*What the task asks:* The entries below contain a line with "Keep writing the" and a line with "smooth(table)". Quote exactly those two lines and all lines between them.

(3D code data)

____

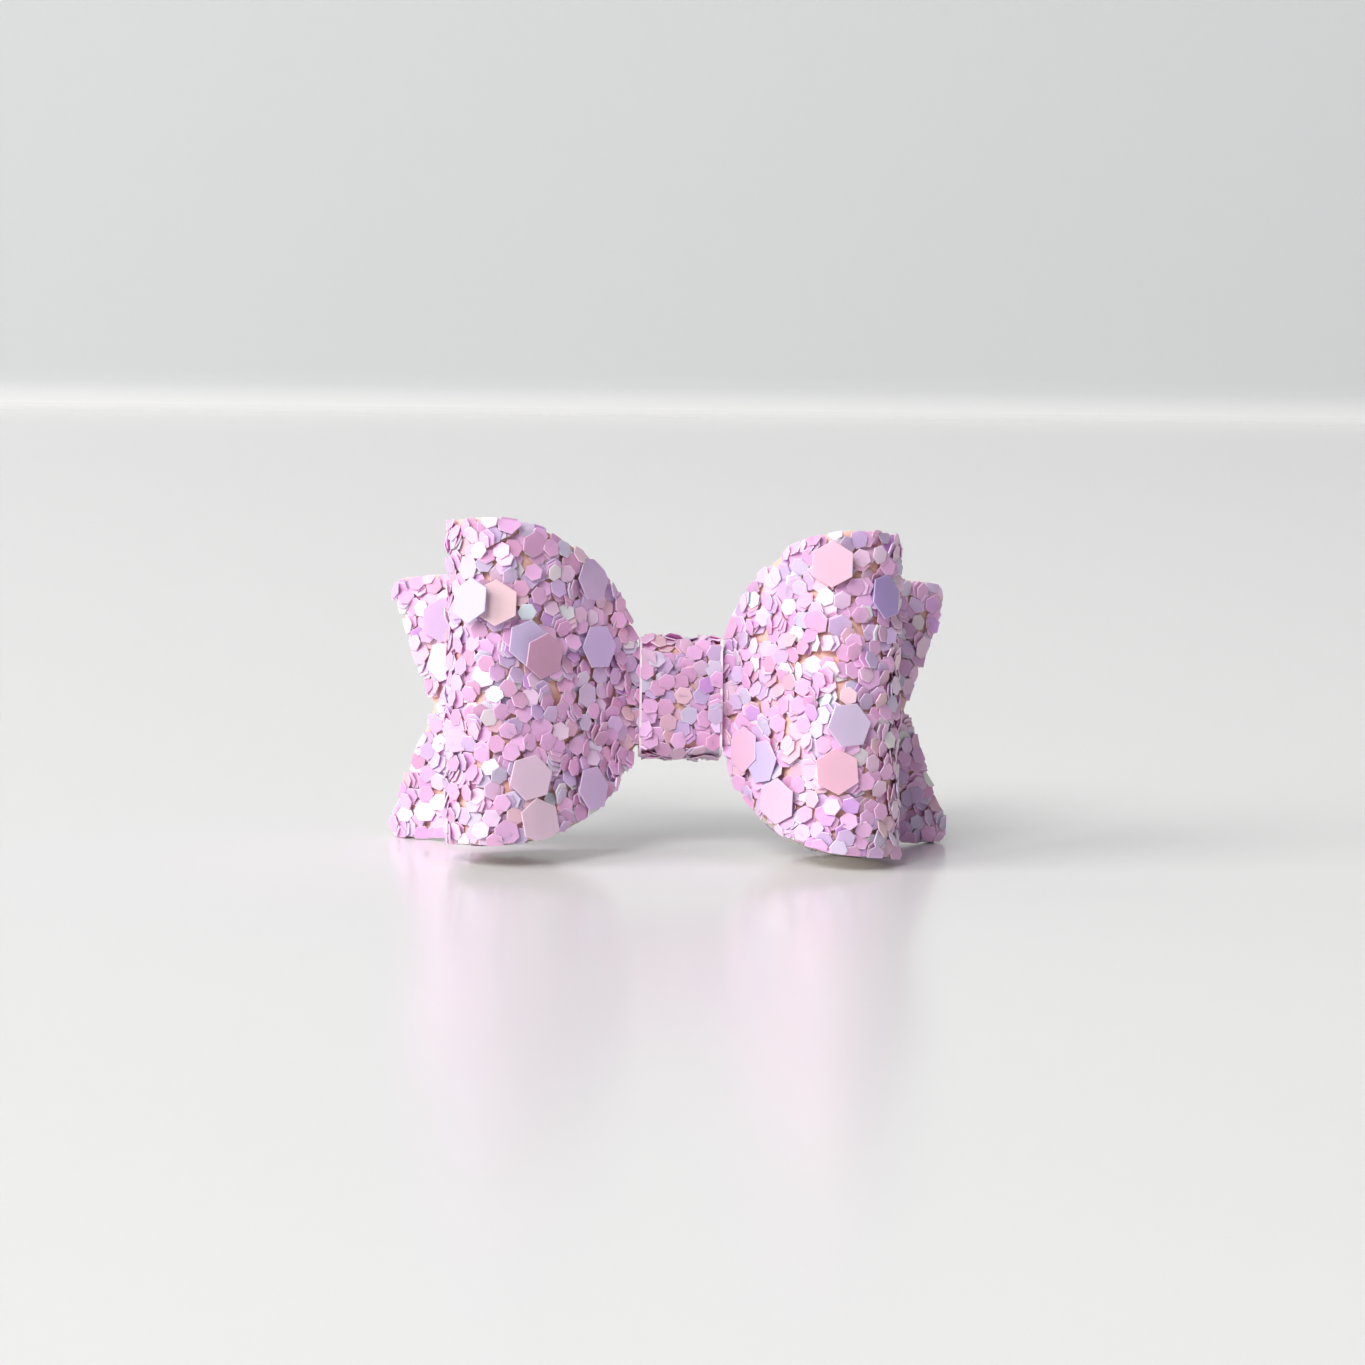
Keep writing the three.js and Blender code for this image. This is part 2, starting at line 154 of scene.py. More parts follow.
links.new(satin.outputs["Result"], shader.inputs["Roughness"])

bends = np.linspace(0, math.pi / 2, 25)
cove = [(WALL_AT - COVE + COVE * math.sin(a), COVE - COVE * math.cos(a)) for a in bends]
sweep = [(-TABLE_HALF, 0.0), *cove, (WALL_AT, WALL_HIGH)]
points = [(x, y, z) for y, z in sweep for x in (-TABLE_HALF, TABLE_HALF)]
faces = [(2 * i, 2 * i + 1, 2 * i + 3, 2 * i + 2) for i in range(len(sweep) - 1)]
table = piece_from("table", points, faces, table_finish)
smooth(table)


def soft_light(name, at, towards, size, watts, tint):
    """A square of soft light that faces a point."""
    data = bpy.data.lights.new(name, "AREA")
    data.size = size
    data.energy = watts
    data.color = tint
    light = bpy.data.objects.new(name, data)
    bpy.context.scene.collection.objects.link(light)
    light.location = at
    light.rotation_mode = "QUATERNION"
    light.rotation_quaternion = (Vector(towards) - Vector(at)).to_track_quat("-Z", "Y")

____

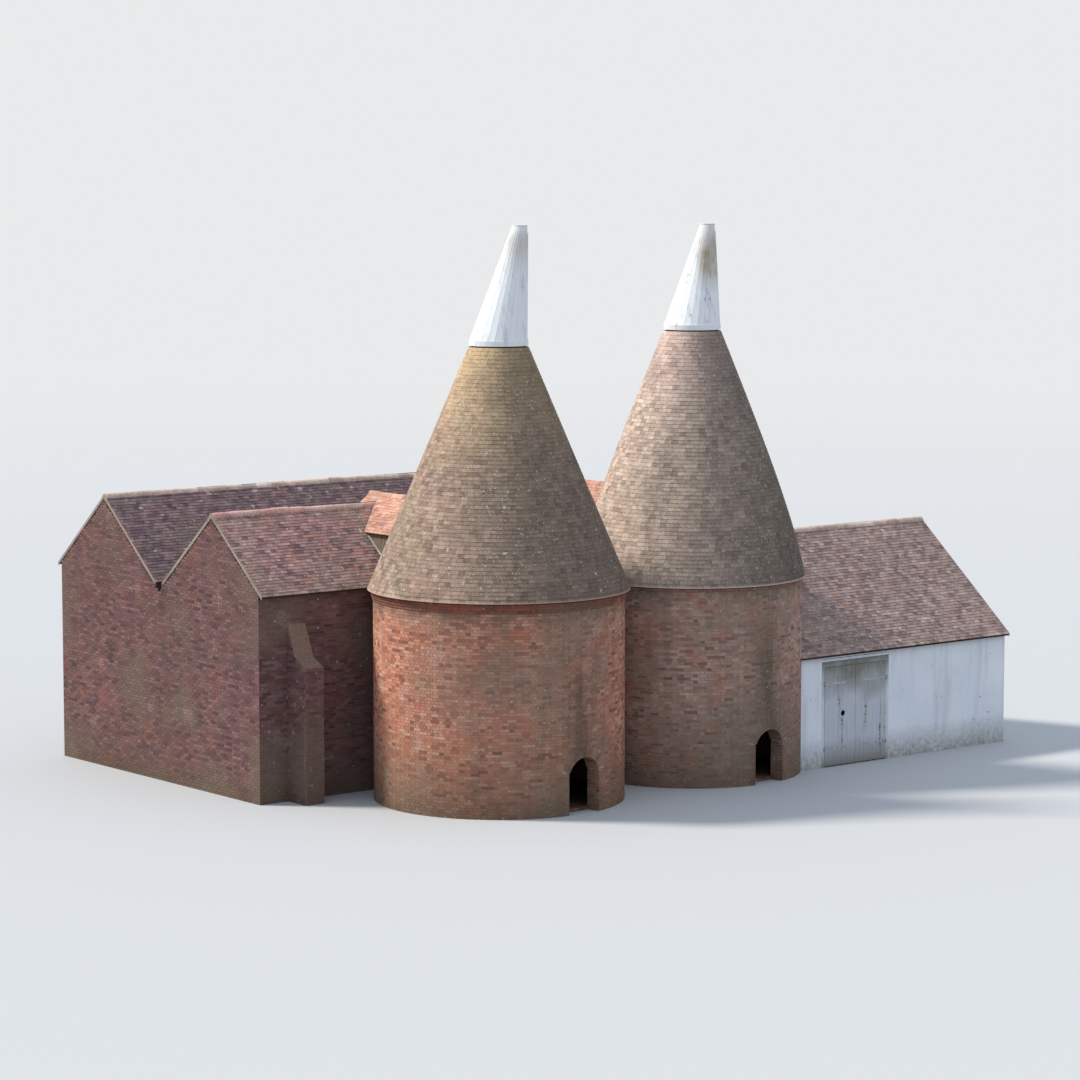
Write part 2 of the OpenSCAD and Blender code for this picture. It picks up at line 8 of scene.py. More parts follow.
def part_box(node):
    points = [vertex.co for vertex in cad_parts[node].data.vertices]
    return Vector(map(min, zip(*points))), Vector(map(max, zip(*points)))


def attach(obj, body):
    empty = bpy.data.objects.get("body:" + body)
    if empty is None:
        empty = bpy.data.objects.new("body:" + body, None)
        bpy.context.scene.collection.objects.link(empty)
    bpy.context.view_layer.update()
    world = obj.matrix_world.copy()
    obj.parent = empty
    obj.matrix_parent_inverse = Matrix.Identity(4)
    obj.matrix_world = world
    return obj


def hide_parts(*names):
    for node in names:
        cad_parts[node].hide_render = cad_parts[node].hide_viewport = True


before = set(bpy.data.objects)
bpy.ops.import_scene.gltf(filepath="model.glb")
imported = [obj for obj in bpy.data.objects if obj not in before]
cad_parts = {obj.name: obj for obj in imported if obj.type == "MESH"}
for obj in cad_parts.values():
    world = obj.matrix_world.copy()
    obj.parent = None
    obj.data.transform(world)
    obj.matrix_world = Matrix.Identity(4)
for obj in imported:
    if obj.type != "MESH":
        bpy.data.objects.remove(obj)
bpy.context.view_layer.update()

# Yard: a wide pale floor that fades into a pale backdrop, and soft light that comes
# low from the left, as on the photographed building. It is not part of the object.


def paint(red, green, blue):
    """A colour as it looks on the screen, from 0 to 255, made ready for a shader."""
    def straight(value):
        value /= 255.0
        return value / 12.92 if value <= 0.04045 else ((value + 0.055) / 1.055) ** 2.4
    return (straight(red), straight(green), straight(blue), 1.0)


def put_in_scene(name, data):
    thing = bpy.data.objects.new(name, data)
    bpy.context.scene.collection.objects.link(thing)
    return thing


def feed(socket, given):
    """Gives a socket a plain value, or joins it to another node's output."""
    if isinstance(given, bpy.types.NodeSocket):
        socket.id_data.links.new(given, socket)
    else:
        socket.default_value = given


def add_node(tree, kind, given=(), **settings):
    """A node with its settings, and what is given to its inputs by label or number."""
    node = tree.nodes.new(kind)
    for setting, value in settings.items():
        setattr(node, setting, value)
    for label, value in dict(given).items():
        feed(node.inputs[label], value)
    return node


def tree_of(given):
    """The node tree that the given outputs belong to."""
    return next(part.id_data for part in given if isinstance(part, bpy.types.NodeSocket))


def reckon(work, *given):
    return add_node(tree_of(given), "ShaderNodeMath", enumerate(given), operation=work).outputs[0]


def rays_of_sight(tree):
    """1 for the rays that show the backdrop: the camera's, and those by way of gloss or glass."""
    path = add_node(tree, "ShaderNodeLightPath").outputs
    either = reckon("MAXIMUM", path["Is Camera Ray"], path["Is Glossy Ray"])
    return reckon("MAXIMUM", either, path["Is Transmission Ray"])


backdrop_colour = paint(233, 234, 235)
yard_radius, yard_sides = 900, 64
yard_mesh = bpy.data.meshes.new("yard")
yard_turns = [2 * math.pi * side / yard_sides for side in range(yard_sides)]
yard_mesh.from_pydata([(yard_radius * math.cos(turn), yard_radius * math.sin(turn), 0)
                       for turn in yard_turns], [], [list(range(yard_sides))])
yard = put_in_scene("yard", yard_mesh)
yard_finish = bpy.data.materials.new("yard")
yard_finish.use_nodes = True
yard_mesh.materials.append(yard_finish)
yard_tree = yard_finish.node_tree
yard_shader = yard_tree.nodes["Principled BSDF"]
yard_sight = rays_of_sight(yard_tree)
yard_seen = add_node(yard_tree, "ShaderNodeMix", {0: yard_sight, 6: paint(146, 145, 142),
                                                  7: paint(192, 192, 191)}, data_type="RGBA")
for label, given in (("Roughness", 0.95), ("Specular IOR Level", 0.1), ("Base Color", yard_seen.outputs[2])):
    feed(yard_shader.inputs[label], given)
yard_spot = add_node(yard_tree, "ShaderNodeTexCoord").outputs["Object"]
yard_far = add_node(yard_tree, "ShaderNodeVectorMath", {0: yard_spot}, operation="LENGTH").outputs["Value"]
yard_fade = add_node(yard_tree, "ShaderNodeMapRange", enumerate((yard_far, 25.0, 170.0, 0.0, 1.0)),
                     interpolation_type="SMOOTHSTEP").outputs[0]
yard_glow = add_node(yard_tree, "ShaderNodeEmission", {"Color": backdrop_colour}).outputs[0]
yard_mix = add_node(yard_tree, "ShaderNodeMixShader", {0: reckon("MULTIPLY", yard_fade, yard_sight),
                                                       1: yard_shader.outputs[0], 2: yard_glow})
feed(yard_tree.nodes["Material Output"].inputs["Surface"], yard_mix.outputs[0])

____

*Answer in full:*
Keep writing the three.js and Blender code for this image. This is part 2, starting at line 154 of scene.py. More parts follow.
links.new(satin.outputs["Result"], shader.inputs["Roughness"])

bends = np.linspace(0, math.pi / 2, 25)
cove = [(WALL_AT - COVE + COVE * math.sin(a), COVE - COVE * math.cos(a)) for a in bends]
sweep = [(-TABLE_HALF, 0.0), *cove, (WALL_AT, WALL_HIGH)]
points = [(x, y, z) for y, z in sweep for x in (-TABLE_HALF, TABLE_HALF)]
faces = [(2 * i, 2 * i + 1, 2 * i + 3, 2 * i + 2) for i in range(len(sweep) - 1)]
table = piece_from("table", points, faces, table_finish)
smooth(table)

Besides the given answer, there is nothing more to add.